## WHAT YOU NEED TO DO
Take the data below and repeat it exactly.

## SUPPLIED DATA

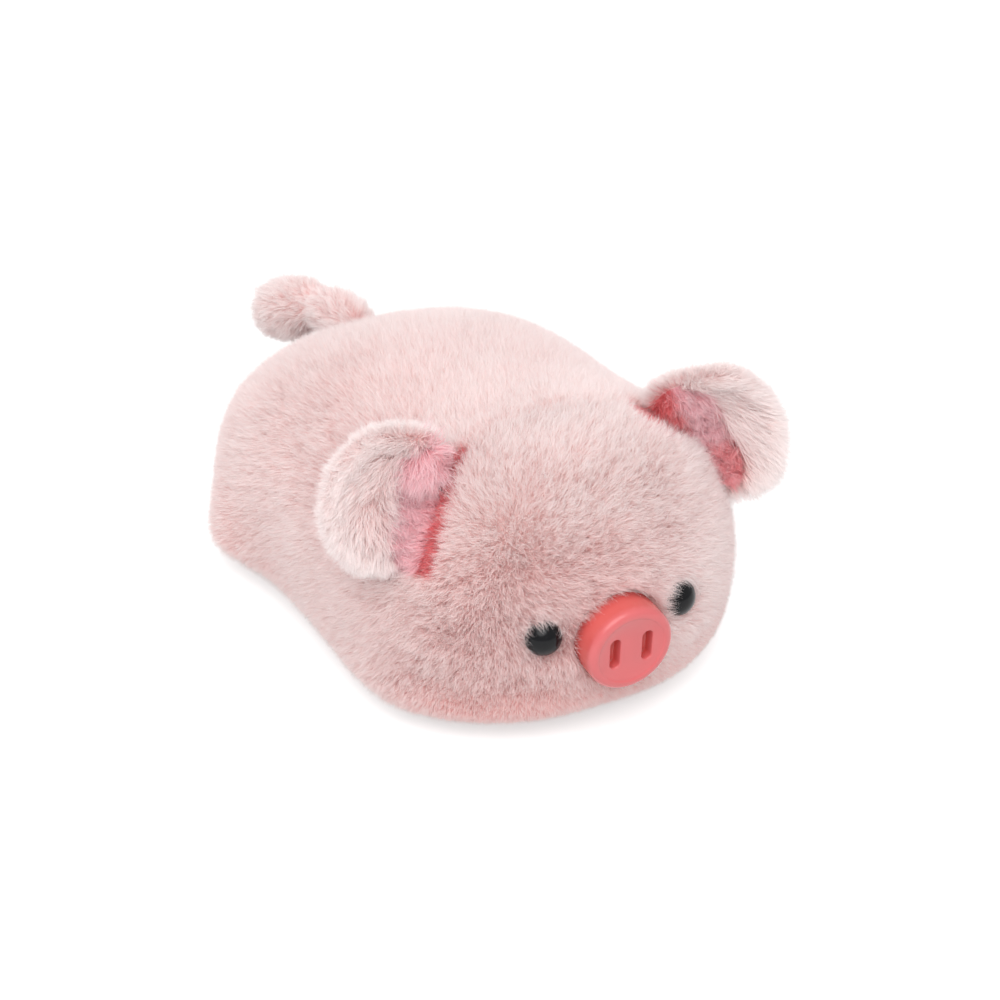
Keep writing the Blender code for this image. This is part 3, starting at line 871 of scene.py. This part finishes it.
def leafPoints(label, units, sizes, squareness, front, back):
    # Points of a flattened sphere, cupped forward, in the frame
    halfLength, centreOut, halfReach = sizes
    ring = np.hypot(units[:, 0], units[:, 1])
    corner = np.abs(units[:, 0]) ** squareness + np.abs(units[:, 1]) ** squareness
    corner = np.maximum(corner, 1e-12) ** (1.0 / squareness)
    spread = np.where(ring > 1e-6, ring / corner, 0.0)
    along = halfLength * units[:, 0] * spread
    out = centreOut + halfReach * units[:, 1] * spread
    top, depth = front(along, out), -back * earThickness(out)
    height = 0.5 * (top + depth) + 0.5 * (top - depth) * units[:, 2]
    return leafPlace(label, along, out, height)


def leafPlace(label, along, out, height):
    # From (along, out, height over the cup) of an ear's leaf to the frame
    height = height + cupRise(along)
    along = along + ear["leans"][label] * np.maximum(0.0, out)
    out = out - ear["seamOut"]
    cosine, sine = math.cos(ear["seamSlope"]), math.sin(ear["seamSlope"])
    x = sideOf(label) * (along * cosine + out * sine)
    local = np.stack([x, out * cosine - along * sine, height], 1)
    turn = np.array(earTurn(label))
    return local @ turn[:3, :3].T + turn[:3, 3]


def leafShares(label, points):
    # And back
    turn = np.array(earTurn(label).inverted())
    local = points @ turn[:3, :3].T + turn[:3, 3]
    cosine, sine = math.cos(ear["seamSlope"]), math.sin(ear["seamSlope"])
    x = local[:, 0] * sideOf(label)
    along = x * cosine - local[:, 1] * sine
    out = x * sine + local[:, 1] * cosine + ear["seamOut"]
    along = along - ear["leans"][label] * np.maximum(0.0, out)
    return along, out, local[:, 2] - cupRise(along)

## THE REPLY
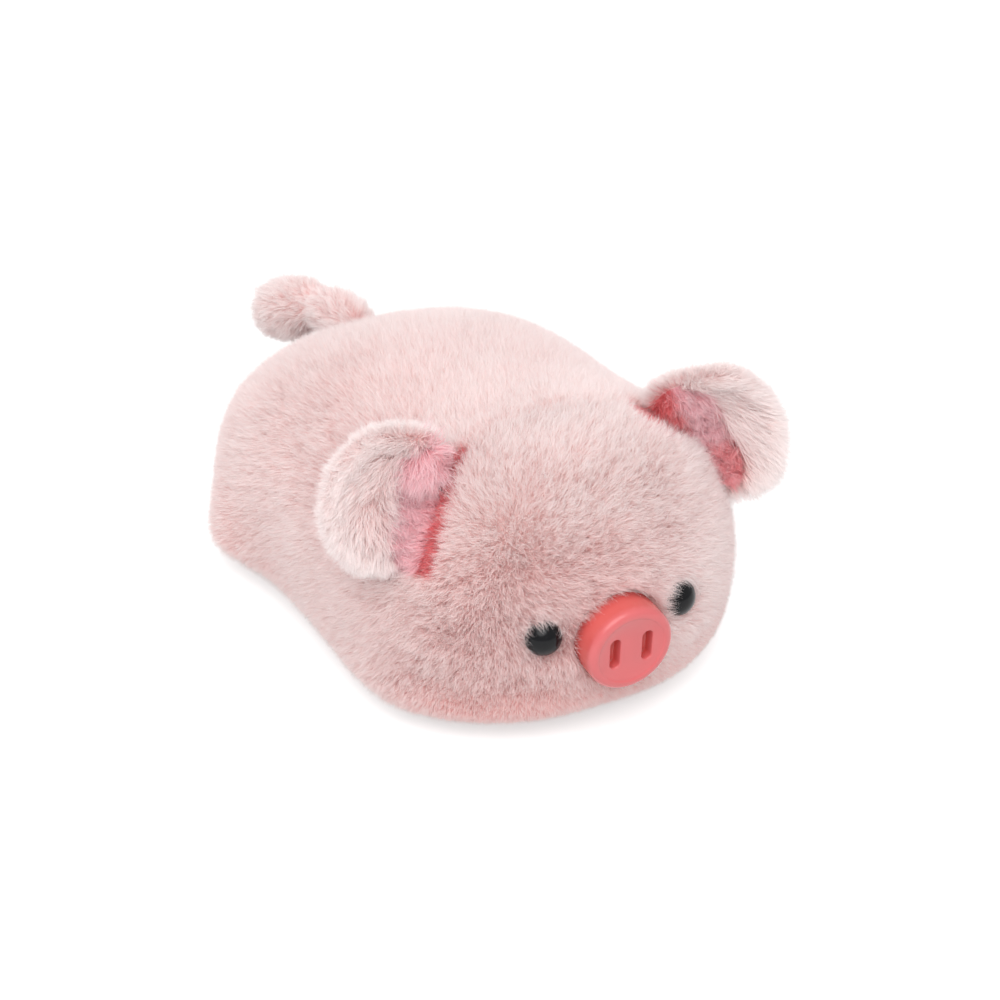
Keep writing the Blender code for this image. This is part 3, starting at line 871 of scene.py. This part finishes it.
def leafPoints(label, units, sizes, squareness, front, back):
    # Points of a flattened sphere, cupped forward, in the frame
    halfLength, centreOut, halfReach = sizes
    ring = np.hypot(units[:, 0], units[:, 1])
    corner = np.abs(units[:, 0]) ** squareness + np.abs(units[:, 1]) ** squareness
    corner = np.maximum(corner, 1e-12) ** (1.0 / squareness)
    spread = np.where(ring > 1e-6, ring / corner, 0.0)
    along = halfLength * units[:, 0] * spread
    out = centreOut + halfReach * units[:, 1] * spread
    top, depth = front(along, out), -back * earThickness(out)
    height = 0.5 * (top + depth) + 0.5 * (top - depth) * units[:, 2]
    return leafPlace(label, along, out, height)


def leafPlace(label, along, out, height):
    # From (along, out, height over the cup) of an ear's leaf to the frame
    height = height + cupRise(along)
    along = along + ear["leans"][label] * np.maximum(0.0, out)
    out = out - ear["seamOut"]
    cosine, sine = math.cos(ear["seamSlope"]), math.sin(ear["seamSlope"])
    x = sideOf(label) * (along * cosine + out * sine)
    local = np.stack([x, out * cosine - along * sine, height], 1)
    turn = np.array(earTurn(label))
    return local @ turn[:3, :3].T + turn[:3, 3]


def leafShares(label, points):
    # And back
    turn = np.array(earTurn(label).inverted())
    local = points @ turn[:3, :3].T + turn[:3, 3]
    cosine, sine = math.cos(ear["seamSlope"]), math.sin(ear["seamSlope"])
    x = local[:, 0] * sideOf(label)
    along = x * cosine - local[:, 1] * sine
    out = x * sine + local[:, 1] * cosine + ear["seamOut"]
    along = along - ear["leans"][label] * np.maximum(0.0, out)
    return along, out, local[:, 2] - cupRise(along)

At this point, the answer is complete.